Taxonomy-based prompt engineering to generate synthetic drug-related patient portal messages
Issued Date
2024-12-01
Resource Type
ISSN
15320464
Scopus ID
2-s2.0-85211075327
Journal Title
Journal of Biomedical Informatics
Volume
160
Rights Holder(s)
SCOPUS
Bibliographic Citation
Journal of Biomedical Informatics Vol.160 (2024)
Suggested Citation
Wang N., Treewaree S., Zirikly A., Lu Y.L., Nguyen M.H., Agarwal B., Shah J., Stevenson J.M., Taylor C.O. Taxonomy-based prompt engineering to generate synthetic drug-related patient portal messages. Journal of Biomedical Informatics Vol.160 (2024). doi:10.1016/j.jbi.2024.104752 Retrieved from: https://repository.li.mahidol.ac.th/handle/123456789/102348
Title
Taxonomy-based prompt engineering to generate synthetic drug-related patient portal messages
Corresponding Author(s)
Other Contributor(s)
Abstract
Objective: The objectives of this study were to: (1) create a corpus of synthetic drug-related patient portal messages to address the current lack of publicly available datasets for model development, (2) assess differences in language used and linguistics among the synthetic patient portal messages, and (3) assess the accuracy of patient-reported drug side effects for different racial groups. Methods: We leveraged a taxonomy for patient- and clinician-generated content to guide prompt engineering for synthetic drug-related patient portal messages. We generated two groups of messages: the first group (200 messages) used a subset of the taxonomy relevant to a broad range of drug-related messages and the second group (250 messages) used a subset of the taxonomy relevant to a narrow range of messages focused on side effects. Prompts also include one of five racial groups. Next, we assessed linguistic characteristics among message parts (subject, beginning, body, ending) across different prompt specifications (urgency, patient portal taxa, race). We also assessed the performance and frequency of patient-reported side effects across different racial groups and compared to data present in a real world data source (SIDER). Results: The study generated 450 synthetic patient portal messages, and we assessed linguistic patterns, accuracy of drug-side effect pairs, frequency of pairs compared to real world data.

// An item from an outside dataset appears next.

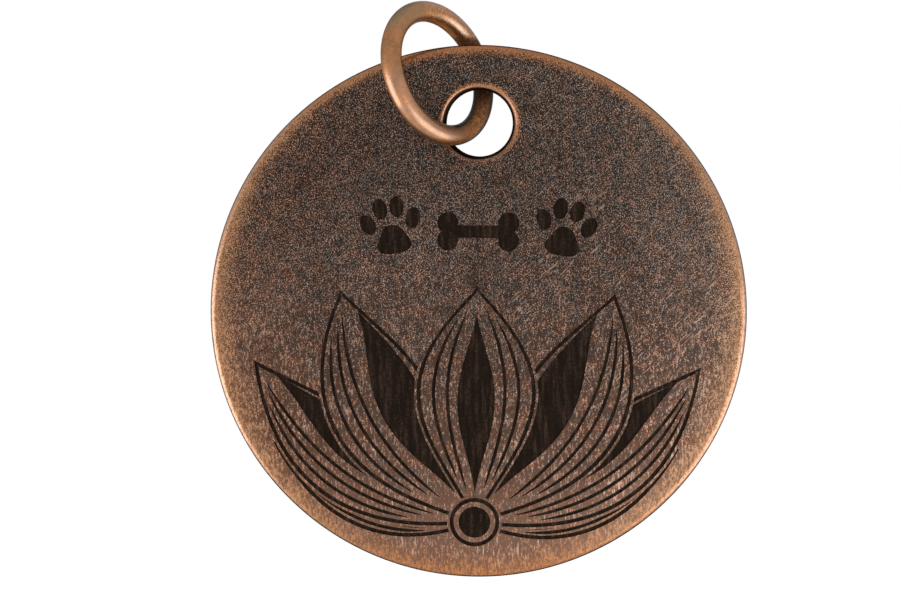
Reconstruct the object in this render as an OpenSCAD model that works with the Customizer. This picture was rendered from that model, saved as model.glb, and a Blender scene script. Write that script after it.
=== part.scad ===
// Round metal pet tag hanging from a plain wire ring.
// The origin is the middle of the ring's eye. +X is to the right as the tag's face is seen,
// +Y runs into the tag from its face, and +Z is up.

/* [Tag] */
// Diameter of the tag
tag_d = 32; // [24:1:40]
// Thickness of the tag
tag_t = 1.5; // [1.2:0.1:1.9]
// Radius of the rounding on the tag's outer edges
rim_round_r = 0.4; // [0.2:0.05:0.55]
// Metal left between the hole and the tag's outer edge
hole_inset = 2.6; // [2:0.1:3.2]
// Radius of the rounding on the hole's edges
hole_round_r = 0.4; // [0.3:0.05:0.55]

/* [Ring] */
// Diameter of the ring's wire
wire_d = 1.2; // [0.8:0.1:1.4]
// Free room that the hole leaves beside the wire
hole_play = 2.7; // [2.5:0.1:3.4]
// Free room inside the ring beside the metal that it goes round
ring_play = 3.7; // [3.4:0.1:6]
// Width of the slit where the wire's two ends meet
slit_w = 0.06; // [0.04:0.01:0.2]
// Place of the slit round the ring, in degrees from the ring's lowest point
slit_at = 97; // [80:1:110]

/* [Ring at rest] */
// Turn of the ring about the vertical, in degrees
ring_turn = -41; // [-46:1:-34]
// Lean of the ring's axis above the level, in degrees
ring_lean = 17; // [10:1:24]
// How far the ring's middle stands in front of the tag's middle plane
ring_forward = 0.85; // [0.6:0.05:1.1]
// How far the wire passes to the left of the hole's middle
wire_left = 0.44; // [0.2:0.02:0.56]
// How far the wire passes below the hole's middle
wire_below = 0.19; // [0:0.01:0.4]

/* [Hidden] */

// Smoothness of large and of small circles
$fn = 128;
small_fn = 48;
// Overrun of every cut past the surface that it opens
overrun = 0.5;

// The hole takes the wire and its play, and the ring takes the metal outside the hole and its play
hole_d = wire_d + hole_play;
hole_up = tag_d / 2 - hole_inset - hole_d / 2;
ring_id = hole_inset + ring_play;
ring_mid_r = (ring_id + wire_d) / 2;

// A point of the wire's middle line, at an angle round the ring from its lowest point
function ring_point(turned) = [
    ring_mid_r * (cos(turned) * sin(ring_lean) * cos(ring_turn) - sin(turned) * sin(ring_turn)),
    ring_mid_r * (cos(turned) * sin(ring_lean) * sin(ring_turn) + sin(turned) * cos(ring_turn)),
    -ring_mid_r * cos(turned) * cos(ring_lean)
];

// Where the wire goes through the tag's middle plane, inside the hole
deep_x = sin(ring_lean) * sin(ring_turn);
deep_y = cos(ring_turn);
deep_length = norm([deep_x, deep_y]);
through_at = atan2(deep_y, deep_x) - acos(ring_forward / (ring_mid_r * deep_length));
through = ring_point(through_at);

// The tag lies where its hole takes the wire
hole_at = [through[0] + wire_left, ring_forward, through[2] + wire_below];
tag_at = [hole_at[0], hole_at[1], hole_at[2] - hole_up];

// Half section of a round plate with rounded edges
module plate_section(radius, thickness, round_r) {
    translate([0, -thickness / 2])
        square([radius - round_r, thickness]);
    translate([0, round_r - thickness / 2])
        square([radius, thickness - 2 * round_r]);
    for (side = [-1, 1])
        translate([radius - round_r, side * (thickness / 2 - round_r)])
            circle(r = round_r, $fn = small_fn);
}

// Half section of the collar of metal round the hole: its rounded edges, and as much full metal outside them
module hole_section(radius, thickness, round_r) {
    translate([radius, round_r - thickness / 2])
        square([2 * round_r, thickness - 2 * round_r]);
    translate([radius + round_r, -thickness / 2])
        square([round_r, thickness]);
    for (side = [-1, 1])
        translate([radius + round_r, side * (thickness / 2 - round_r)])
            circle(r = round_r, $fn = small_fn);
}

// Stamped round tag, drawn flat and then stood up with its face to the front
module tag_disc() {
    color([0.38, 0.29, 0.24])
        translate(tag_at)
            rotate([90, 0, 0]) {
                // The blank is cut to the middle of the collar, which laps it
                difference() {
                    rotate_extrude()
                        plate_section(tag_d / 2, tag_t, rim_round_r);
                    translate([0, hole_up, -tag_t / 2 - overrun])
                        cylinder(r = hole_d / 2 + hole_round_r, h = tag_t + 2 * overrun);
                }
                translate([0, hole_up, 0])
                    rotate_extrude()
                        hole_section(hole_d / 2, tag_t, hole_round_r);
            }
}

// Round wire bent into a ring, its two ends facing each other across a fine slit
module jump_ring() {
    color([0.69, 0.49, 0.34])
        rotate([0, 90 - ring_lean, ring_turn])
            difference() {
                rotate_extrude()
                    translate([ring_mid_r, 0])
                        circle(d = wire_d, $fn = small_fn);
                rotate([0, 0, slit_at])
                    translate([ring_mid_r - wire_d / 2 - overrun, -slit_w / 2, -wire_d / 2 - overrun])
                        cube([wire_d + 2 * overrun, slit_w, wire_d + 2 * overrun]);
            }
}

jump_ring();
tag_disc();
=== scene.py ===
"""Round antique copper pet tag hanging from its wire ring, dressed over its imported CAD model.

Each piece is worked in millimetres at the bench, on axes that match the frame's, and is
settled into the frame in metres when it is done.
"""
import logging
import math
from dataclasses import dataclass
from dataclasses import field
from enum import Enum
from functools import partial
from typing import Callable
from typing import Union

import bpy
from mathutils import Matrix
from mathutils import Vector


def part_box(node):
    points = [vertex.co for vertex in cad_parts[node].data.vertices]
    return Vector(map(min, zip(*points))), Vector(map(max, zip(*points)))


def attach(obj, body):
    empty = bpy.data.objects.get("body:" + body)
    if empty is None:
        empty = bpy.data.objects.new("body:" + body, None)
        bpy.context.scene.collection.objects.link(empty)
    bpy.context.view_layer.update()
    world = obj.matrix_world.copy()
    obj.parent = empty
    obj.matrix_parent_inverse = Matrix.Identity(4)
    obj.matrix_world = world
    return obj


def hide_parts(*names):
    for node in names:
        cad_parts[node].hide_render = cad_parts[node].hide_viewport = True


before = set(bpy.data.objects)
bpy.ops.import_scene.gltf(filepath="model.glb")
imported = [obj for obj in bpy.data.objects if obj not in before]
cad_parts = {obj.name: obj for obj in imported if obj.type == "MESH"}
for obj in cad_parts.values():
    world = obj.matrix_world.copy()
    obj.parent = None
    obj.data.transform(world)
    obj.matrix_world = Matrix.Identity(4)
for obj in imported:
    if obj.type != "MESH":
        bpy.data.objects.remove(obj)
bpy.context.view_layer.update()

LOG = logging.getLogger("pet_tag")
METRES_PER_MM = 0.001
WELD_DISTANCE = 0.0005  # millimetres, at the bench
BUMP_HEIGHT = 0.00001  # metres, in a finish
SMOOTH_ANGLE = math.radians(30)
COAT_INDEX = 2.0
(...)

Linguistic analysis revealed variations in language usage and politeness and analysis of positive predictive values identified differences in symptoms reported based on urgency levels and racial groups in the prompt. We also found that low incident SIDER drug-side effect pairs were observed less frequently in our dataset. Conclusion: This study demonstrates the potential of synthetic patient portal messages as a valuable resource for healthcare research. After creating a corpus of synthetic drug-related patient portal messages, we identified significant language differences and provided evidence that drug-side effect pairs observed in messages are comparable to what is expected in real world settings.